В отделении интенсивной терапии Ковалев пролежал десять дней. А его жене хотелось, чтобы он лежал там еще месяц. Уж больно хорошие там были условия и уход. Но чего не положено, того не положено. Усадили Ковалева в коляску и отвезли в палату. Палате надлежало быть под номером тринадцать, но чтобы не пугать пациентов, дали номер 12-А. Каждую ночь по очереди мы приезжали дежурить к нему. Досаждали комары и пришлось попросить для Ковалева москитную сетку. …
Когда его выписали, шеф стал подумывать об отправке Ковалева в Союз. И решил завести с ним разговор такой. Но то ли у шефа деликатности не хватило, то ли Ковалев почувствовал себя оскорбленным, но стряслась с ним истерия, причем вечером это было, и пришлось его опять укладывать в больницу…
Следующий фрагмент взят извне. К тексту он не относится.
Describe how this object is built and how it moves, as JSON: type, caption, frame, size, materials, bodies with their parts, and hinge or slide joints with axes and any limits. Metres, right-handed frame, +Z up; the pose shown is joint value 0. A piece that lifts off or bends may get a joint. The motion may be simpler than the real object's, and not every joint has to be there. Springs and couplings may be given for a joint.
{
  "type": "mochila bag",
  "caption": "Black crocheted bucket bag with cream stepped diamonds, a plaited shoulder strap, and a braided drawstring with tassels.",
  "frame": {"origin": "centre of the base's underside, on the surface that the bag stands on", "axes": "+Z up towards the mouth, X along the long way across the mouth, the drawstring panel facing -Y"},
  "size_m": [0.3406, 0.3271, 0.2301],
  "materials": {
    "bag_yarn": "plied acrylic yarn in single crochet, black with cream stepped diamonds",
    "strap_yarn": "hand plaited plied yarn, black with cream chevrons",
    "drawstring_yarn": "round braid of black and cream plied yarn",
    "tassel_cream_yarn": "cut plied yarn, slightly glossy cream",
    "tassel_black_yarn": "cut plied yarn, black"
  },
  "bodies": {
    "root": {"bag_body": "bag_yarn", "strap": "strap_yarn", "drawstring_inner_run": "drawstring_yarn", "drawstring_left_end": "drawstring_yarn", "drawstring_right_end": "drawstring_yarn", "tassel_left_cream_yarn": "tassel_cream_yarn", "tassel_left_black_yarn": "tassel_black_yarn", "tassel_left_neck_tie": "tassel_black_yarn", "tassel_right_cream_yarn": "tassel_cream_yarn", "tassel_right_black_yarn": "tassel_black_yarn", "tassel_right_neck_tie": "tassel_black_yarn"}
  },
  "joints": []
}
Билеты ему купили под конец мая. С билетами были трудности. Шеф с переводчиком поехали в Калькутту. И со свойственной ему бесцеремонностью шеф открывал двери всех ведомств и прямо-таки вынудил билеты. Переводчик обозвал его метод выколачивания билетов, методом выкручивания рук. …
Утренний поезд увозил Ковалева к другим горизонтам – к горизонтам Родины. Он лежал на полке. Вагон мягко покачивало.
Хотелось курить. Столько пережитого осталось там, в Дургапуре.
После почти четырехмесячного перерыва он взял сигарету, сделал затяжку.
В голове затуманилось. И возникло ощущение, что не было никакого инфаркта. Что все это привиделось. И жизнь продолжается, как прежде….
А здесь в Дургапуре, индийские врачи удивлялись: «Такой обширный инфаркт, мы думали он не выживет».
«Да ведь вы приняли все меры»- возразил я.
«И все равно мы не думали, что он выживет».
То же самое в один голос заявили и русские врачи.
Видимо, не последнюю роль сыграло богатырское здоровье, подаренное ему природой…
Где-то через полгода получили письмо из Краматорска. Ковалев жив-здоров, работает в заводоуправлении.